## STORED DATA
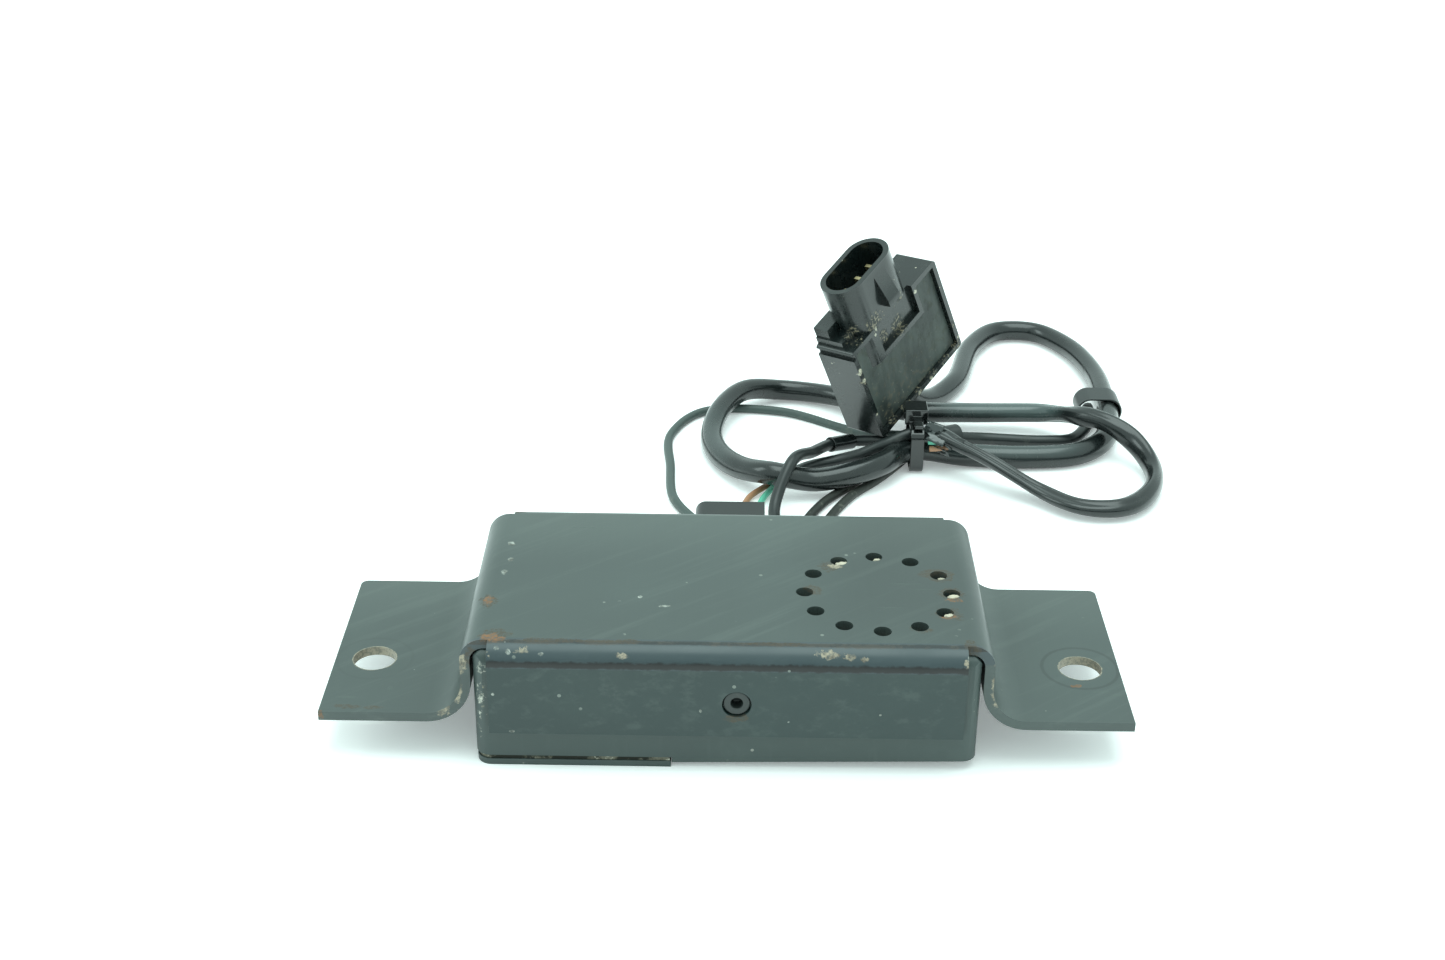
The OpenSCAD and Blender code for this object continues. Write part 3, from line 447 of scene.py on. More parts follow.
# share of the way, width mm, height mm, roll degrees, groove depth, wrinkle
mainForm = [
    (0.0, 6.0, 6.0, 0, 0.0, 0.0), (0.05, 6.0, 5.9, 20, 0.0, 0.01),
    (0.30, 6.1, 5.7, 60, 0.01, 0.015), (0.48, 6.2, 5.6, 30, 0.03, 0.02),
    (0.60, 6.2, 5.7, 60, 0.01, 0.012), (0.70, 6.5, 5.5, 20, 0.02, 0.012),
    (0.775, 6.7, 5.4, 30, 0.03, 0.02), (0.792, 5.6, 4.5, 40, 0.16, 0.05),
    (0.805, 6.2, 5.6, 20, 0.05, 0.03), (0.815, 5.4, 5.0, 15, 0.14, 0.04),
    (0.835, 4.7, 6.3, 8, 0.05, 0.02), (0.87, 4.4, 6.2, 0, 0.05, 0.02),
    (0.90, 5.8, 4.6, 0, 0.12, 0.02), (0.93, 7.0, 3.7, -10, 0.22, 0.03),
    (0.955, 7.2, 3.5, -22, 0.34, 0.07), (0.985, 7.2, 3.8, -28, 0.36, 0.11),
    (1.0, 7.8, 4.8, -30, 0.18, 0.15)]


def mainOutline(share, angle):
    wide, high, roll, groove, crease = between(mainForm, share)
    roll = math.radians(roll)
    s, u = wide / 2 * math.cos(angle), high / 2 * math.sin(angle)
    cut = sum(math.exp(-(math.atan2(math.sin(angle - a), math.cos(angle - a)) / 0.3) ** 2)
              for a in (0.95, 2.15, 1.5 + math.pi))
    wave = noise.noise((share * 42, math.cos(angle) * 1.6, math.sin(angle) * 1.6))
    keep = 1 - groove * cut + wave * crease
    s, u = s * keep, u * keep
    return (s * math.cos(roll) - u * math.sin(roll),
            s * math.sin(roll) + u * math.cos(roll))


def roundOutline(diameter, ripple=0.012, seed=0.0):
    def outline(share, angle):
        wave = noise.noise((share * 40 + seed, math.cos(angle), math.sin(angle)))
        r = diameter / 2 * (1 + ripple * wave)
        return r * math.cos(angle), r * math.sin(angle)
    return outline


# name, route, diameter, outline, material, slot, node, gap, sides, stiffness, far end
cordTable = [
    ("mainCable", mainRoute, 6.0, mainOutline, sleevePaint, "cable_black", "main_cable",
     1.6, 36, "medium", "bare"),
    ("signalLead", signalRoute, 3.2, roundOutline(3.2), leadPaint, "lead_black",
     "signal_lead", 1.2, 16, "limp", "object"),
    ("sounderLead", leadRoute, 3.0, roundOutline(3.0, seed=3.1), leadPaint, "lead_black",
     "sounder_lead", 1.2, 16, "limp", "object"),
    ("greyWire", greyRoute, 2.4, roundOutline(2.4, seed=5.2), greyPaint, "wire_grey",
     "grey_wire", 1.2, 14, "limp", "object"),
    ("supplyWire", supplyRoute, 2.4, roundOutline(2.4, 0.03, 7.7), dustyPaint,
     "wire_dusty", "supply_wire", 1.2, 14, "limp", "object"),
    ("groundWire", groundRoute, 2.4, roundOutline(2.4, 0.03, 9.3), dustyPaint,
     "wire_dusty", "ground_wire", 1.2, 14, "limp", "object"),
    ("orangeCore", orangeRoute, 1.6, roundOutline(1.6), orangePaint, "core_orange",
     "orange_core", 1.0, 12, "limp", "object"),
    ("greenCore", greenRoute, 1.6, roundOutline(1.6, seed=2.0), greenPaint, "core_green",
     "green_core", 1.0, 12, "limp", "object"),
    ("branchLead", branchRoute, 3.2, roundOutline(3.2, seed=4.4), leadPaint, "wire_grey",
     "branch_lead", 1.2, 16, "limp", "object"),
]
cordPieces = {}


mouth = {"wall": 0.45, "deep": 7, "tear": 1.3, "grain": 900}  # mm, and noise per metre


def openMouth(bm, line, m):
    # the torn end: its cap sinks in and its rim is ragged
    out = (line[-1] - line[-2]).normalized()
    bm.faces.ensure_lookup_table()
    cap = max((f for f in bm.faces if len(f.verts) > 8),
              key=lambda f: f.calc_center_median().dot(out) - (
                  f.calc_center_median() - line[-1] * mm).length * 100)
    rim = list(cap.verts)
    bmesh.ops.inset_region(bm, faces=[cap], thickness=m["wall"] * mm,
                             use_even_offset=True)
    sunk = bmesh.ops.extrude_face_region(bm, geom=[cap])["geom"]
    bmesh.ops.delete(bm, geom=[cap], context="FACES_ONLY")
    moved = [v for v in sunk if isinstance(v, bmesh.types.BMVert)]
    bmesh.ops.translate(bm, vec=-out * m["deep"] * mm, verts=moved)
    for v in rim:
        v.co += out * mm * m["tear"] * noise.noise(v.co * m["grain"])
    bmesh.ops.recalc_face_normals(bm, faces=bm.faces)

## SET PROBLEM
Copy down the material exactly as written.

## RESPONSE TO THE TASK
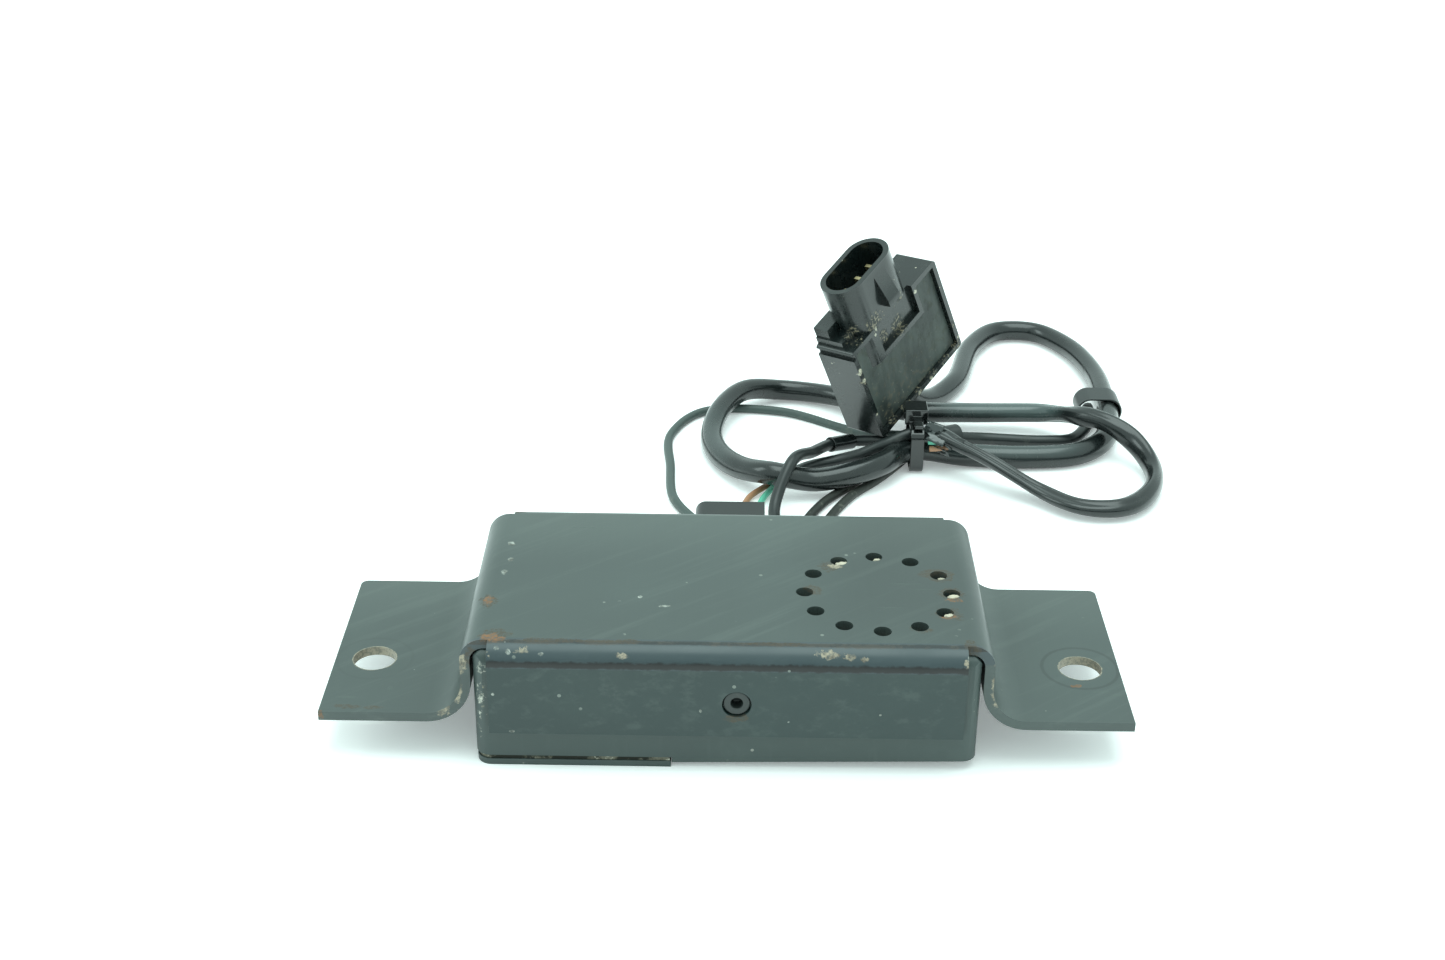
The OpenSCAD and Blender code for this object continues. Write part 3, from line 447 of scene.py on. More parts follow.
# share of the way, width mm, height mm, roll degrees, groove depth, wrinkle
mainForm = [
    (0.0, 6.0, 6.0, 0, 0.0, 0.0), (0.05, 6.0, 5.9, 20, 0.0, 0.01),
    (0.30, 6.1, 5.7, 60, 0.01, 0.015), (0.48, 6.2, 5.6, 30, 0.03, 0.02),
    (0.60, 6.2, 5.7, 60, 0.01, 0.012), (0.70, 6.5, 5.5, 20, 0.02, 0.012),
    (0.775, 6.7, 5.4, 30, 0.03, 0.02), (0.792, 5.6, 4.5, 40, 0.16, 0.05),
    (0.805, 6.2, 5.6, 20, 0.05, 0.03), (0.815, 5.4, 5.0, 15, 0.14, 0.04),
    (0.835, 4.7, 6.3, 8, 0.05, 0.02), (0.87, 4.4, 6.2, 0, 0.05, 0.02),
    (0.90, 5.8, 4.6, 0, 0.12, 0.02), (0.93, 7.0, 3.7, -10, 0.22, 0.03),
    (0.955, 7.2, 3.5, -22, 0.34, 0.07), (0.985, 7.2, 3.8, -28, 0.36, 0.11),
    (1.0, 7.8, 4.8, -30, 0.18, 0.15)]


def mainOutline(share, angle):
    wide, high, roll, groove, crease = between(mainForm, share)
    roll = math.radians(roll)
    s, u = wide / 2 * math.cos(angle), high / 2 * math.sin(angle)
    cut = sum(math.exp(-(math.atan2(math.sin(angle - a), math.cos(angle - a)) / 0.3) ** 2)
              for a in (0.95, 2.15, 1.5 + math.pi))
    wave = noise.noise((share * 42, math.cos(angle) * 1.6, math.sin(angle) * 1.6))
    keep = 1 - groove * cut + wave * crease
    s, u = s * keep, u * keep
    return (s * math.cos(roll) - u * math.sin(roll),
            s * math.sin(roll) + u * math.cos(roll))


def roundOutline(diameter, ripple=0.012, seed=0.0):
    def outline(share, angle):
        wave = noise.noise((share * 40 + seed, math.cos(angle), math.sin(angle)))
        r = diameter / 2 * (1 + ripple * wave)
        return r * math.cos(angle), r * math.sin(angle)
    return outline


# name, route, diameter, outline, material, slot, node, gap, sides, stiffness, far end
cordTable = [
    ("mainCable", mainRoute, 6.0, mainOutline, sleevePaint, "cable_black", "main_cable",
     1.6, 36, "medium", "bare"),
    ("signalLead", signalRoute, 3.2, roundOutline(3.2), leadPaint, "lead_black",
     "signal_lead", 1.2, 16, "limp", "object"),
    ("sounderLead", leadRoute, 3.0, roundOutline(3.0, seed=3.1), leadPaint, "lead_black",
     "sounder_lead", 1.2, 16, "limp", "object"),
    ("greyWire", greyRoute, 2.4, roundOutline(2.4, seed=5.2), greyPaint, "wire_grey",
     "grey_wire", 1.2, 14, "limp", "object"),
    ("supplyWire", supplyRoute, 2.4, roundOutline(2.4, 0.03, 7.7), dustyPaint,
     "wire_dusty", "supply_wire", 1.2, 14, "limp", "object"),
    ("groundWire", groundRoute, 2.4, roundOutline(2.4, 0.03, 9.3), dustyPaint,
     "wire_dusty", "ground_wire", 1.2, 14, "limp", "object"),
    ("orangeCore", orangeRoute, 1.6, roundOutline(1.6), orangePaint, "core_orange",
     "orange_core", 1.0, 12, "limp", "object"),
    ("greenCore", greenRoute, 1.6, roundOutline(1.6, seed=2.0), greenPaint, "core_green",
     "green_core", 1.0, 12, "limp", "object"),
    ("branchLead", branchRoute, 3.2, roundOutline(3.2, seed=4.4), leadPaint, "wire_grey",
     "branch_lead", 1.2, 16, "limp", "object"),
]
cordPieces = {}


mouth = {"wall": 0.45, "deep": 7, "tear": 1.3, "grain": 900}  # mm, and noise per metre


def openMouth(bm, line, m):
    # the torn end: its cap sinks in and its rim is ragged
    out = (line[-1] - line[-2]).normalized()
    bm.faces.ensure_lookup_table()
    cap = max((f for f in bm.faces if len(f.verts) > 8),
              key=lambda f: f.calc_center_median().dot(out) - (
                  f.calc_center_median() - line[-1] * mm).length * 100)
    rim = list(cap.verts)
    bmesh.ops.inset_region(bm, faces=[cap], thickness=m["wall"] * mm,
                             use_even_offset=True)
    sunk = bmesh.ops.extrude_face_region(bm, geom=[cap])["geom"]
    bmesh.ops.delete(bm, geom=[cap], context="FACES_ONLY")
    moved = [v for v in sunk if isinstance(v, bmesh.types.BMVert)]
    bmesh.ops.translate(bm, vec=-out * m["deep"] * mm, verts=moved)
    for v in rim:
        v.co += out * mm * m["tear"] * noise.noise(v.co * m["grain"])
    bmesh.ops.recalc_face_normals(bm, faces=bm.faces)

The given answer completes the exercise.